Chennai’s Regional Railway Museum hosts a good collection of locomotives and coaches from 1875 to the late 80s as part of its outdoor exhibits. I found this to be more interesting and experiential compared to the the two indoor galleries. One gets full access to interiors and controls of most locomotives and coaches. And there is plenty of space, benches and shade to sit in peace and admire the relics.

The star attraction in the yard is a 1909 British built steam locomotive YG 4332 that was used to haul coal and goods. The locomotive was retired in 1994 and later donated to the museum.


This reminded me of one of YG 4332’s ancestors, the Fairy Queen. Fairy Queen is a British built (1855) locomotive that was retired in 1909 but later restored and brought back to service in 1997. Fairy Queen is now a special tourism train that runs between Delhi and Alwar, and was certified by the Guinness Book of Records in 1998 as the oldest running steam train in the world.

Another interesting relic in the yard is an American built B-Class 793 locomotive from 1917. Considered one of the finest locomotives of its time, it was first designed by the North British Locomotive Company in Glasgow, but had to be built by Baldwin Locomotive Works in Philadelphia, due to disruptions caused during WWI. The 793 hauled people and goods for the Darjeeling Himalayan Railway (DHR). A few of the B-Class locomotives are still in service in the DHR.
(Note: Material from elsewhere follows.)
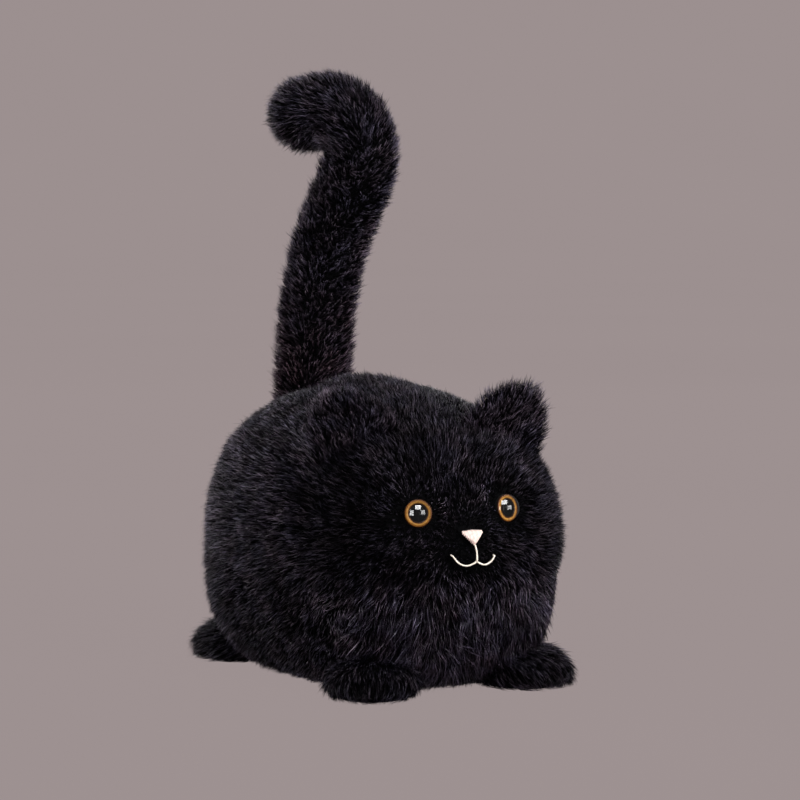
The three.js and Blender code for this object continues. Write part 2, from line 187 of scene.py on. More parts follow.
def ring_faces(rows, sides):
    """Four-sided faces between the rings of a tube."""
    faces = []
    for row in range(rows - 1):
        for i in range(sides):
            a, b = row * sides + i, row * sides + (i + 1) % sides
            faces.append((a, b, b + sides, a + sides))
    return faces


def nearest(points, places):
    """Which of the places is nearest to each point."""
    tree = kdtree.KDTree(len(places))
    for i, place in enumerate(places):
        tree.insert(place, i)
    tree.balance()
    return np.array([tree.find(point)[1] for point in points])


def points_of(mesh):
    points = np.empty(len(mesh.vertices) * 3, np.float32)
    mesh.vertices.foreach_get("co", points)
    return points.reshape(-1, 3).astype(float) / MM


def move_points(mesh, points):
    mesh.vertices.foreach_set("co", (points * MM).astype(np.float32).ravel())
    mesh.update()


def mesh_of(name, points, faces):
    """A mesh object from points in mm and faces that all have the same number of corners."""
    mesh = bpy.data.meshes.new(name)
    mesh.from_pydata((np.asarray(points) * MM).tolist(), [], [list(map(int, f)) for f in faces])
    mesh.update()
    piece = bpy.data.objects.new(name, mesh)
    bpy.context.scene.collection.objects.link(piece)
    return piece


def ball(name, size, place, turn, segments, rings):
    deselect()
    bpy.ops.mesh.primitive_uv_sphere_add(
        segments=segments, ring_count=rings, radius=MM,
        location=[v * MM for v in place], rotation=(0, 0, math.radians(turn)), scale=size,
    )
    return settle(bpy.context.object, name)


def spun(name, profile, place, look, segments):
    """A turned piece: a profile of (radius, height) in mm spun about its axis, then set on its seat."""
    mesh = bpy.data.meshes.new(name)
    mesh.from_pydata([(r * MM, 0, h * MM) for r, h in profile], [(i, i + 1) for i in range(len(profile) - 1)], [])
    piece = bpy.data.objects.new(name, mesh)
    bpy.context.scene.collection.objects.link(piece)
    only(piece)
    bpy.ops.object.mode_set(mode="EDIT")
    bpy.ops.mesh.select_all(action="SELECT")
    bpy.ops.mesh.spin(steps=segments, angle=2 * math.pi, center=(0, 0, 0), axis=(0, 0, 1))
    bpy.ops.object.mode_set(mode="OBJECT")
    face_outwards(piece, 1e-6)
    turn = Vector((0, 0, 1)).rotation_difference(Vector(look)).to_matrix().to_4x4()
    mesh.transform(Matrix.Translation(Vector(place) * MM) @ turn)
    in_fixed_order(piece)
    mesh.shade_smooth()
    bpy.ops.object.select_all(action="DESELECT")
    return piece


def in_fixed_order(piece):
    """Sorts a mesh's points and faces by place: spin, bisect and merge leave them in another order each run."""
    points = np.round(points_of(piece.data), 4)
    order = np.lexsort(points.T)
    rank = np.argsort(order)
    faces = []
    for face in piece.data.polygons:
        corners = [int(rank[corner]) for corner in face.vertices]
        first = corners.index(min(corners))
        faces.append(corners[first:] + corners[:first])
    piece.data.clear_geometry()
    piece.data.from_pydata((points[order] * MM).tolist(), [], sorted(faces))
    piece.data.update()


# ---- Materials ----


def material(name, **sockets):
    made = bpy.data.materials.new(name)
    made.use_nodes = True
    shader = made.node_tree.nodes["Principled BSDF"]
    for key, value in sockets.items():
        socket = shader.inputs[key.replace("_", " ")]
        socket.default_value = (*value, 1.0) if isinstance(value, tuple) else value
    return made, made.node_tree, shader


def node(tree, kind, settings=None, **inputs):
    made = tree.nodes.new(kind)
    for key, value in (settings or {}).items():
        setattr(made, key, value)
    for key, value in inputs.items():
        socket = made.inputs[key.replace("_", " ")] if not key.startswith("in") else made.inputs[int(key[2:])]
        if isinstance(value, bpy.types.NodeSocket):
            tree.links.new(value, socket)
        else:
            colour = isinstance(value, tuple) and len(socket.default_value) == 4
            socket.default_value = (*value, 1.0) if colour else value
    return made


def sum_node(tree, operation, a, b, c=0.0):
    return node(tree, "ShaderNodeMath", {"operation": operation}, in0=a, in1=b, in2=c).outputs[0]


def add_bump(tree, shader, height, strength, depth):
    made = node(tree, "ShaderNodeBump", Height=height, Strength=strength, Distance=depth)
    tree.links.new(made.outputs["Normal"], shader.inputs["Normal"])


def ramp(tree, factor, stops):
    made = node(tree, "ShaderNodeValToRGB", Fac=factor)
    while len(made.color_ramp.elements) < len(stops):
        made.color_ramp.elements.new(0.5)
    for element, (place, colour) in zip(made.color_ramp.elements, stops):
        element.position = place
        element.color = (*colour, 1.0)
    return made.outputs["Color"]


def object_noise(tree, scale, detail=2.0):
    place = node(tree, "ShaderNodeTexCoord").outputs["Object"]
    return node(tree, "ShaderNodeTexNoise", Vector=place, Scale=scale, Detail=detail).outputs["Fac"]


def mix(tree, factor, a, b, blend="MIX"):
    return node(
        tree, "ShaderNodeMix", {"data_type": "RGBA", "blend_type": blend}, in0=factor, in6=a, in7=b
    ).outputs[2]


def pile_material(name, root, tip, warm, cool, low=None):
    """Fibres near black at the backing, painted shade deep in the pile, and lighter at the tip, painted light on the
    tips; each strand a little different, with warm and cool drifts.

    low is (tint, start, end): a tint at the height start, in metres, that fades out by the height end.
    """
    made, tree, shader = material(name, Roughness=0.36)
    along = node(tree, "ShaderNodeAttribute", {"attribute_name": "along"}).outputs["Fac"]
    shade = node(tree, "ShaderNodeAttribute", {"attribute_name": "shade"}).outputs["Fac"]
    # Painted shade and light: each strand darkens towards its root and lightens towards its tip.
    lit = ramp(tree, along, [(0.0, root), (0.5, tuple(0.75 * a + 0.25 * b for a, b in zip(root, tip))), (1.0, tip)])
    drift = ramp(tree, object_noise(tree, 120.0), [(0.35, warm), (0.65, cool)])
    tinted = mix(tree, 0.55, lit, drift, "MULTIPLY")
    if low:
        tint, start, end = low
        where = node(tree, "ShaderNodeTexCoord").outputs["Object"]
        height = node(tree, "ShaderNodeSeparateXYZ", Vector=where).outputs["Z"]
        share = node(tree, "ShaderNodeMapRange", Value=height, From_Min=start, From_Max=end).outputs["Result"]
        tinted = mix(tree, 1.0, tinted, ramp(tree, share, [(0.0, tint), (1.0, (1.0, 1.0, 1.0))]), "MULTIPLY")
    # Each strand's tone differs at random; the fourth power keeps most strands dark and makes a few far lighter,
    # painted glints.
    steep = sum_node(tree, "POWER", shade, 4.0)
    each = sum_node(tree, "MULTIPLY_ADD", steep, 4.7, 0.03)
    scaled = node(tree, "ShaderNodeVectorMath", {"operation": "SCALE"}, in0=tinted)
    tree.links.new(each, scaled.inputs["Scale"])
    tree.links.new(scaled.outputs[0], shader.inputs["Base Color"])
    tree.links.new(sum_node(tree, "MULTIPLY_ADD", steep, 0.4, 0.01), shader.inputs["Specular IOR Level"])
    return made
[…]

My personal favourites are the British and Indian made diesel shunting locomotives (though I am not a great fan of diesel engines in general) with their monstrous engines and flywheels, and simple controls.



I later found that a shunting locomotive (a.k.a shunter or switcher) is primarily used to move coaches, trains, and locomotives between tracks. The coaches, trains or locomotives being moved by the shunter may not have motive power or may not be fully operational. Shunters are also used in railway factories or sheds to move coaches around in order to build a complete train.